I thought I was successful.
After all, I played by the rules and did everything right. I never imagined that my professional career would end with me acting as the key witness in a securities fraud case brought by the Norwegian government.
The shock and pain of this experience caused me to hit as close to rock bottom as I would ever want to be. However, just like the car accident story, there were unintended positive consequences of having gone through the ordeal.
I was able to let go of the idea that things should have turned out differently. I surrendered the self-conceited idea that I had been personally wronged. I transcended my ego.
When my day in court arrived seven years later I felt a stabbing pain in my lower back. There was a row of prosecuting lawyers to my left, a row of defending lawyers to my right, and a bench full of judges in front of me. Questions were being fired at me from all three directions.
In my periphery I could see my ex-CEO. I was no longer capable of anything but love for him. He looked like a child being scolded. I saw his humanity.
The stabbing pain in my back was a removal of the thought that success had been taken away from me.
I am aware of the danger of allowing such an experience to cause me to harbor a mistrust of people because I know, on a deep level, that I am already successful.
My inherent value as a human being is unquestionable. Writing a blog post that might be laughed at by self-conscious people no longer seems like much of a hurdle to overcome.

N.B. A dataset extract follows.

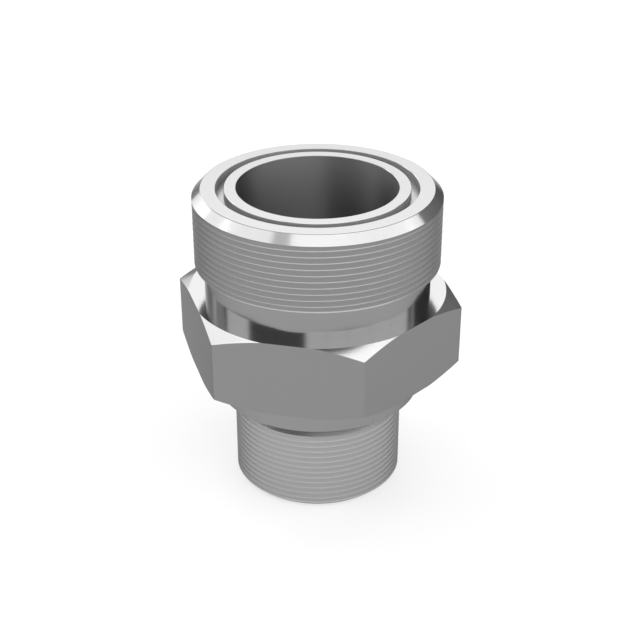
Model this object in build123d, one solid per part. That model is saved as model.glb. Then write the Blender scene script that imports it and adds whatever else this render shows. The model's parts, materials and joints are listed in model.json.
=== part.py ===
from build123d import *

import os
from math import radians, tan

# A straight hydraulic adapter, machined from hexagon bar as one piece: a large male end that seals on
# its grooved face, a hexagon for the wrench, and a smaller male stud end below it.
# Millimetres. The axis is Z, the stud end stands on Z = 0, and two corners of the hexagon point along X.

# Stud end
stud_thread_diameter = 35.7
stud_thread_length = 17.6
stud_end_chamfer = 0.9
stud_relief_diameter = 32.8
stud_relief_length = 3.6

# Round collar under the hexagon, which seats on the port
collar_diameter = 43.1
collar_length = 6.35

# Hexagon
hex_across_flats = 52.4
hex_length = 15.9
hex_chamfer_circle = 53.4
hex_chamfer_angle = 26

# Neck between the hexagon and the large thread
neck_diameter = 46.8
neck_length = 6.95

# Face-seal end
face_thread_diameter = 50.6
face_thread_length = 13.8
face_chamfer = 1.7
groove_outer_diameter = 41.0
groove_width = 1.7
groove_depth = 1.95

# Bore: the wide stretch runs down from the face and closes in a cone onto the narrow one
face_bore_diameter = 32.8
face_bore_depth = 32.0
stud_bore_diameter = 26.0
bore_step_angle = 118
stud_bore_chamfer = 0.5

# Heights of the shoulders, from the stud's end up
relief_bottom = stud_thread_length
collar_bottom = relief_bottom + stud_relief_length
hex_bottom = collar_bottom + collar_length
hex_top = hex_bottom + hex_length
face_thread_bottom = hex_top + neck_length
face_chamfer_bottom = face_thread_bottom + face_thread_length
face = face_chamfer_bottom + face_chamfer


def turned(*outline):
    """Turn the half section with these corners, each a radius and a height, about the axis."""
    return revolve(Plane.XZ * make_face(Polyline(*outline, close=True)), Axis.Z)


def stud_end():
    """The small threaded stud: chamfered at its end, and relieved where its thread runs out."""
    thread = stud_thread_diameter / 2
    relief = stud_relief_diameter / 2
    shoulder = thread - relief
    return turned(
        (0, 0),
        (thread - stud_end_chamfer, 0),
        (thread, stud_end_chamfer),
        (thread, relief_bottom),
        (relief, relief_bottom + shoulder),
        (relief, collar_bottom),
        (0, collar_bottom),
    )


def collar():
    """The round collar whose lower face meets the port."""
    return turned(
        (0, collar_bottom),
        (collar_diameter / 2, collar_bottom),
        (collar_diameter / 2, hex_bottom),
        (0, hex_bottom),
    )


def hexagon():
    """The hexagon, whose corners are turned off by one cone at each end.

    Each cone starts on the chamfer circle of its end face, which is wider than the flats, so the
    cones bite only into the corners. They meet at mid-height, well outside the metal.
    """
    circle = hex_chamfer_circle / 2
    half = hex_length / 2
    apex = circle + half / tan(radians(hex_chamfer_angle))
    bar = extrude(RegularPolygon(hex_across_flats / 2, 6, major_radius=False), hex_length)
    cones = turned(
        (0, hex_bottom),
        (circle, hex_bottom),
        (apex, hex_bottom + half),
        (circle, hex_top),
        (0, hex_top),
    )
    return Pos(0, 0, hex_bottom) * bar & cones


def neck():
    """The plain neck that the nut of the mating line clears."""
    return turned(
        (0, hex_top),
        (neck_diameter / 2, hex_top),
        (neck_diameter / 2, face_thread_bottom),
        (0, face_thread_bottom),
    )


def face_seal_end():
    """The large threaded end, chamfered down to its flat sealing face."""
    thread = face_thread_diameter / 2
    return turned(
        (0, face_thread_bottom),
        (thread, face_thread_bottom),
        (thread, face_chamfer_bottom),
        (thread - face_chamfer, face),
        (0, face),
    )


def seal_groove():
    """The square groove in the face that holds the seal ring."""
    outer = groove_outer_diameter / 2
    inner = outer - groove_width
    floor = face - groove_depth
    return turned((inner, floor), (outer, floor), (outer, face), (inner, face))


def through_bore():
    """The stepped bore, from the chamfered mouth in the stud's end to the face."""
    wide = face_bore_diameter / 2
    narrow = stud_bore_diameter / 2
    step_top = face - face_bore_depth
    step_bottom = step_top - (wide - narrow) / tan(radians(bore_step_angle / 2))
    return turned(
        (0, 0),
        (narrow + stud_bore_chamfer, 0),
        (narrow, stud_bore_chamfer),
        (narrow, step_bottom),
        (wide, step_top),
        (wide, face),
        (0, face),
    )


adapter = stud_end() + collar() + hexagon() + neck() + face_seal_end()
adapter -= seal_groove()
adapter -= through_bore()
adapter.label = "adapter_body"

os.makedirs("parts", exist_ok=True)
export_step(adapter, "parts/adapter_body.step")
print("overall height", round(face, 2), "volume", round(adapter.volume), "mm3")
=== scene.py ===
"""Dresses a straight hydraulic adapter fitting, machined from hexagon bar, and stands it in a studio.

The fitting is one closed piece: its turned rings and its hexagon are laid out here in mesh code, and
both threads are cut by one Geometry Nodes tree. Lengths are metres unless a name ends in _MM.
"""

import json
from math import acos, atan2, ceil, cos, hypot, pi, radians, sin, sqrt, tan

import bmesh
import bpy
from bpy.props import FloatProperty, PointerProperty, StringProperty
from mathutils import Matrix, Vector


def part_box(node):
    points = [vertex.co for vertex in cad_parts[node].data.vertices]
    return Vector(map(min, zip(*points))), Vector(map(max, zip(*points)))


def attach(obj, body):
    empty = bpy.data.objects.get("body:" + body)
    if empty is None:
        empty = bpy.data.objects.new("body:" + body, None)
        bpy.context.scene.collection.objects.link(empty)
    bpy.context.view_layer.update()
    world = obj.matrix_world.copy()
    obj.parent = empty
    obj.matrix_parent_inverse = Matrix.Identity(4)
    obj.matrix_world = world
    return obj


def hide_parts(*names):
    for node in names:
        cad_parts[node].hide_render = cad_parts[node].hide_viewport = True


bl_info = {
    "name": "Straight Adapter Fitting",
    "version": (1, 0, 0),
    "blender": (4, 5, 0),
    "location": "View3D > Sidebar > Adapter",
    "description": "Machines a straight adapter fitting and stands it in a plain studio",
    "category": "Object",
}

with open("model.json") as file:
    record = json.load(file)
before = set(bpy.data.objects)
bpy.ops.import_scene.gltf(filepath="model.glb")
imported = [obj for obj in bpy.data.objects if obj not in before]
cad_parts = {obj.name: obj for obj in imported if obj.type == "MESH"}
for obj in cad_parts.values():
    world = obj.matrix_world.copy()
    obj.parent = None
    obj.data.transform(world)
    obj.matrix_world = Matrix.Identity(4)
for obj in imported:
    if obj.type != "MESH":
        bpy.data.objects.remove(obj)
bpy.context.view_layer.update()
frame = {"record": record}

MM = 0.001
NODE = "adapter_body"
PIECE = "machined_adapter"
LOW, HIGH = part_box(NODE)
MOUNTS = {mount["name"]: mount for mount in frame["record"]["mounts"]}

# Mesh resolution: columns round the axis, rows in each turn of thread, and steps along a hexagon
# corner's rounding and along each side of its chamfer
SEGMENTS = 288
ROWS_PER_TURN = 8
CORNER_STEPS = 4
CHAMFER_STEPS = 9
WELD = 1e-6

# Edges that bend more than this are drawn sharp; the thread's own crests are gentler than its limit.
SHARP_ANGLE = radians(20)
THREAD_SHARP_ANGLE = radians(60)

# The thread's grid starts this many turns low and has this many turns to spare, so that every
# column of it runs past both ends of the thread.
LEAD_TURNS = 2.0
SPARE_TURNS = 3.0

# Turns over which the thread's cut fades out at each end
THREAD_FADE_TURNS = 0.25

# The hexagon has six corners, so half of one flat spans this angle.
HALF_FLAT = pi / 6

# Tool marks in millimetres: how far apart they are, and how deep. A real finishing feed is about
# 0.1 mm, which is too fine for the render to show, so the marks are drawn two to four times coarser.
TURNED_FEED_MM = 0.35
TURNED_MARK_MM = 0.0012
GROOVE_FEED_MM = 0.4
GROOVE_MARK_MM = 0.001
THREAD_FEED_MM = 0.2
THREAD_MARK_MM = 0.0005
DIE_STREAK_MM = 0.5
DIE_STREAK_LENGTH_MM = 12
DIE_MARK_MM = 0.0015

# Marks run along the radius on faces and along the height on walls. The radius counts more, so
# that a 45 degree chamfer, where one falls as the other rises, keeps its marks too.
RADIUS_SHARE = 1.3

# Plated steel mirrors less at grazing angles than an ideal metal does.
EDGE_TINT = "#B0B0B0"

# The rougher plating inside the bore and the groove scatters some of its light like a matt film.
BORE_METALLIC = 0.95
GROOVE_METALLIC = 0.75

# How far the bore's marks stretch a reflection, and the quarter turn that makes them stretch it
# across themselves
BORE_STRETCH = 0.8
QUARTER_TURN = 0.25

# The fitting's finishes, in the order of its material slots
TURNED, DRAWN, THREADED, BORED, GROOVED, STUD_THREADED = range(6)


def mount_radius(name):
    """Radius of a round mount."""
    return MOUNTS[name]["dims"]["r_mm"] * MM


def mount_span(name):
    """Lowest and highest point of a round mount's wall."""
    middle = MOUNTS[name]["pos_m"][2]
    half = MOUNTS[name]["dims"]["length_mm"] * MM / 2
    return middle - half, middle + half


def length(name, description, default):
    """A length that a user may change."""
    return FloatProperty(
        name=name,
        description=description,
        default=default,
        unit="LENGTH",
        subtype="DISTANCE",
        precision=5,
    )


def angle(name, description, degrees):
    """An angle that a user may change."""
    return FloatProperty(name=name, description=description, default=radians(degrees), subtype="ANGLE")


def share(name, description, default):
    """A share from 0 to 1 that a user may change."""
    return FloatProperty(
        name=name, description=description, default=default, min=0, max=1, subtype="FACTOR"
    )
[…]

Bringing it all together for the heart-based solopreneur.
We each have our own set of limiting beliefs and unconscious holding patterns to overcome.
As creative, heart-centered solopreneurs it is our job to pay attention to anything that holds us back. In doing so, we find opportunities to learn, once again, how to trust in the flow of life.
We need to accept failure as just another challenge to overcome and to always remember this pivotal truth: it is not important that we fall, but that we get back up again.
The process to becoming a successful entrepreneur starts with unleashing the curiosity of our heart’s desires and continues with an unselfconscious expression of our authentic self to a targeted audience that admires our courage. The “how-to” falls into place now that we’ve learned to allow our path to effortlessly unfold before us.
Hi Michael,
Great post. I think that phase one is the most important. If you develop curiosity you will eventually get to phase 2,3,4…. etc.
Funny thing is that most people never get to curiosity stage at all.
Michael– Thanks for this post! You break down the incredible heart-based entrepreneur’s journey into digestible chunks that both sequential and true. Risky? Scary sometimes? Yes. But an amazing journey and so much joy and reward are available when we explore the possibilities, play, and express. Thanks again!
As an entrepreneur, I feel like I am in phase 3, but circle back to phase 2 from time to time. I see it as a re-visiting of what is possible, and that this is a necessary process for me to bring my evolving awareness to my clients. Great article. Thank you.